-- PROVIDED ENTRIES start --

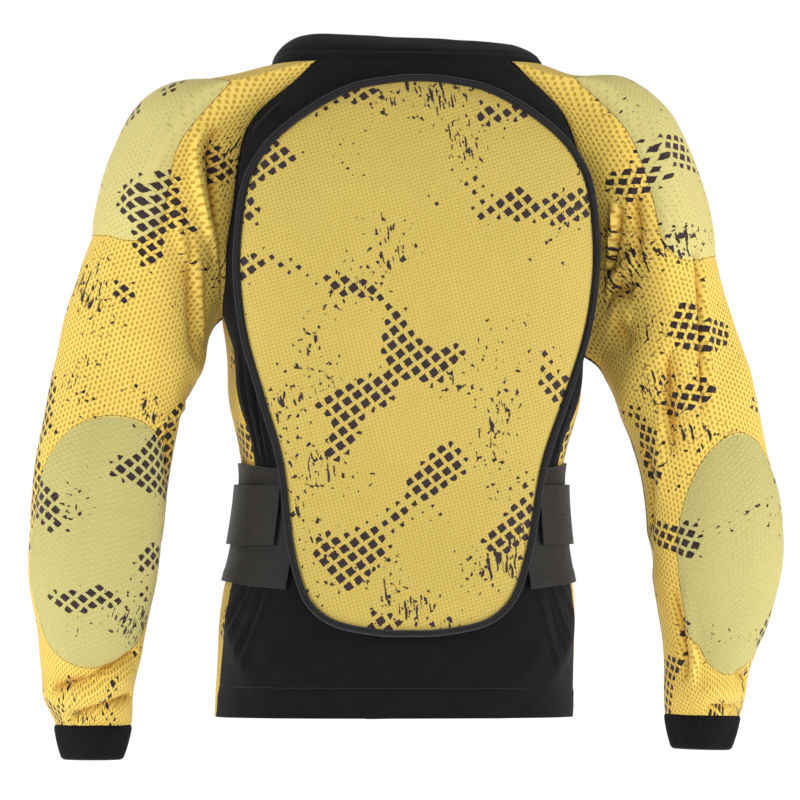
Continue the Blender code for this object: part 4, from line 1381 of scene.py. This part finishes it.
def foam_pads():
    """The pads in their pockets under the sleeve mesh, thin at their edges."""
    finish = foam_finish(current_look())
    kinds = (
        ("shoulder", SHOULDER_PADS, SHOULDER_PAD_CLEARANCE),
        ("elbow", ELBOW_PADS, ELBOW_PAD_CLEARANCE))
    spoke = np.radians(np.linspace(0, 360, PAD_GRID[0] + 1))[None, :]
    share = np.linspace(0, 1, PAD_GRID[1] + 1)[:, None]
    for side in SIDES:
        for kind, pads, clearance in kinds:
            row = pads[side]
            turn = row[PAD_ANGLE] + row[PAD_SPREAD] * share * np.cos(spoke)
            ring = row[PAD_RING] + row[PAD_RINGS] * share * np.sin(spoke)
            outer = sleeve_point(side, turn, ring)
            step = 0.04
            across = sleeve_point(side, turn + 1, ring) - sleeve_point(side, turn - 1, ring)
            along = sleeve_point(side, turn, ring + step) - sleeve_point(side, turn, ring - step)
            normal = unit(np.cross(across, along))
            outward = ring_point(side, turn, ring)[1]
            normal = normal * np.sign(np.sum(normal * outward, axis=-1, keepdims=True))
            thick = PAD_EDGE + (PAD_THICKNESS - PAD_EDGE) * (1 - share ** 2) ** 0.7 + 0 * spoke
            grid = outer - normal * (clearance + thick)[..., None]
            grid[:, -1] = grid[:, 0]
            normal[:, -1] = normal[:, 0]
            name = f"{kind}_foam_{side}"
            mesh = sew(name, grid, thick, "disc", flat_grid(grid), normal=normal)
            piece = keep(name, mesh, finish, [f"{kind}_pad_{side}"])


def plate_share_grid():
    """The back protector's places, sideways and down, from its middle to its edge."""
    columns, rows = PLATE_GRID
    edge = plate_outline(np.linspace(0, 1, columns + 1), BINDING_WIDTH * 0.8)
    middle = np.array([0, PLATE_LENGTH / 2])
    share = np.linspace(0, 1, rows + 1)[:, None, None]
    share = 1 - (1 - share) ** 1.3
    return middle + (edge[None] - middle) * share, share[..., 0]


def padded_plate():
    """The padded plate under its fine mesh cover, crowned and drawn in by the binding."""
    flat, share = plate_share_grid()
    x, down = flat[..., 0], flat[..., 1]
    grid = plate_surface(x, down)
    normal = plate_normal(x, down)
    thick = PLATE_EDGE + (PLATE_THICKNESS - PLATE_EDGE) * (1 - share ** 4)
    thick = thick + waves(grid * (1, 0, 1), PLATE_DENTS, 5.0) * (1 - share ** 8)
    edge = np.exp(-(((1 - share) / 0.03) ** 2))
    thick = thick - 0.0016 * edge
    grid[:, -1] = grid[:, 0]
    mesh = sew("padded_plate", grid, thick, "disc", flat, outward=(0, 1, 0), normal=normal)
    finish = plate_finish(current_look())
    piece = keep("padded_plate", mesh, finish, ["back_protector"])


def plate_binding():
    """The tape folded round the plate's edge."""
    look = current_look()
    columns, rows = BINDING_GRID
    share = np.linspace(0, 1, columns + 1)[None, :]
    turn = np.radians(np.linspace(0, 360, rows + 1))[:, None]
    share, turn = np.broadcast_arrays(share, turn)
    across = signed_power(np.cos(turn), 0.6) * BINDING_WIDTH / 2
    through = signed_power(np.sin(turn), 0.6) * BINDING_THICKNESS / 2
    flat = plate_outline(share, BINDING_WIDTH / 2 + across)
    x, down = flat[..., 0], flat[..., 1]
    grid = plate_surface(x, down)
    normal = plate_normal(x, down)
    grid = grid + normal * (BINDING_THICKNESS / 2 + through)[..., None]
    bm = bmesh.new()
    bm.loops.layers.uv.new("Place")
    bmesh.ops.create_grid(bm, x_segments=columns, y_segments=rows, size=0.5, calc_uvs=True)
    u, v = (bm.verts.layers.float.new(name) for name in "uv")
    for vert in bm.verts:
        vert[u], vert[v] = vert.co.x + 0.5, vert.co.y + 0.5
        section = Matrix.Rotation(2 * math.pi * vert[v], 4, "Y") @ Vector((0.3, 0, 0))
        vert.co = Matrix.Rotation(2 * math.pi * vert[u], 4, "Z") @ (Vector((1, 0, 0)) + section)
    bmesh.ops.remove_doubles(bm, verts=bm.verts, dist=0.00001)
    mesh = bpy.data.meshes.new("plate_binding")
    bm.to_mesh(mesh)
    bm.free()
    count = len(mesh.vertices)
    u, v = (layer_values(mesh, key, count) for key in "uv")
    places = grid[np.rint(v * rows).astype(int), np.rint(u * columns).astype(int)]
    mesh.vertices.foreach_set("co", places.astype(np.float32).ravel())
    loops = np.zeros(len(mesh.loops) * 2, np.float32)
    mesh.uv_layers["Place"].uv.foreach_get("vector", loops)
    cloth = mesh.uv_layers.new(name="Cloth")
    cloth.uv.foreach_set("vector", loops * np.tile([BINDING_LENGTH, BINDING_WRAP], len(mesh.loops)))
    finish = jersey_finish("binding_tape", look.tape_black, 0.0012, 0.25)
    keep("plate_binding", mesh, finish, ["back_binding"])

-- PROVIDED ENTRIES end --
-- PROVIDED ENTRIES start --

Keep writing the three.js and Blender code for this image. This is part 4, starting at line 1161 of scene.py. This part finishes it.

-- PROVIDED ENTRIES end --

• [PROBLEM] Reproduce each line of the entries in which the word "This" is found.

• [OUTPUT BELOW]
Continue the Blender code for this object: part 4, from line 1381 of scene.py. This part finishes it.
Keep writing the three.js and Blender code for this image. This is part 4, starting at line 1161 of scene.py. This part finishes it.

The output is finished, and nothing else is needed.